As a leader you need to think about innovation in a different way. To build it into the fabric of your company, you need to think of it as an essential element. As important to daily life as water, food, and shelter. Encourage your teams to do the same -- think differently about thinking differently. Once you do that, complaints about what doesn't work become creative suggestions on how to make things work better. Criticism of product features or service offerings transform into concepts for improvement.

Train your teams how to ideate.
Employees may have new ideas but are unfamiliar with the skills needed to bring the ideas to life. People can learn how to express vague notions for improvement in more concrete "sharable" terms. Training sessions in brainstorming, lateral thinking, and mind-mapping can be very important as you work to institutionalize innovation.

Engage in daily creative exploration.
The reason why some companies are not innovative is because they don't practice. Give your staff time to think during the day. Even 15 minutes can help produce keen insights or enable research activity that fosters innovation. Encouraging employees to learn something new each day is a step toward spurring innovation.

Encourage brainstorming.
Employees involved in a brainstorming session are likely to be more effective when compared to those who aren't. Organizations should create time for new ideas to emerge through suggestions, meetings, or at organized workshops.

Beware of ageism.
Older team members may feel they are experienced and don't listen to younger employees. Less experienced workers often feel their ideas are not respected. To foster a productive environment for innovation, there should be collaboration between young and old, seasoned and less experienced staff.

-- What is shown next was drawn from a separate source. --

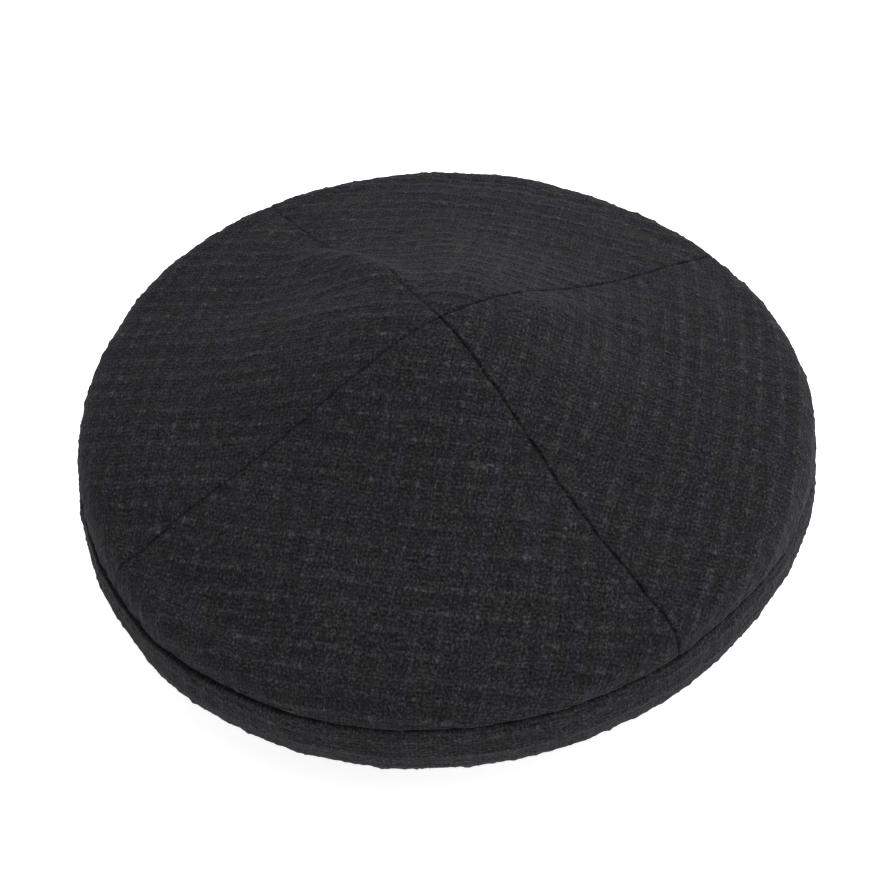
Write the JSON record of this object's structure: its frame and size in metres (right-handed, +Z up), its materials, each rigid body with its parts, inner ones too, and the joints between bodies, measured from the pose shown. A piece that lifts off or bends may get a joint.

Push ideas to the breaking point.
Learn to push ideas to as far as they will go. Failure is essential for truly innovative thinking. Most successful innovations resulted from "productive" failures. Learn from your mistakes and remain open to making new ones. If you encounter failure, don't let your teams stop. Encourage them to continue to seek better ways.

Don't evaluate your ideas based solely on past performance.
The fact that you may have launched an idea before and it did not gain traction does not mean it won't work now. Keep in mind that for most innovations, timing plays a critically important role. Many popular products we use today failed the first time. Don't let your past attempts determine your future. Keep researching new ways to use familiar ideas.

Parts and pieces matter.
Some innovations fail because of minor imperfections. Always be on the lookout for the germ of a good idea. Process all aspects of innovation, sometimes a tiny part or seemingly insignificant piece of the core concept is where the real innovation might lie.

Most importantly, make innovative thinking a safe practice.
People hold back when ideas are judged too soon or too harshly. Create an environment where ideas thrive and are celebrated. Reward successful ideas and those who help develop them.

Most likely, less than 2% of your entire organization will make meaningful contributions to innovative outcomes*. Make sure these individuals are encouraged to further develop their skills, encouraged to share more ideas, and become evangelists for organizational innovation.

Elevating organizational performance and growing a business is about having enough fuel to go faster and farther. Innovation is that fuel, so work hard to make innovation work for you.

*Barton and Choran, TALENT WINS: The New Playbook for Putting People First from Harvard Business Review Press, 2017.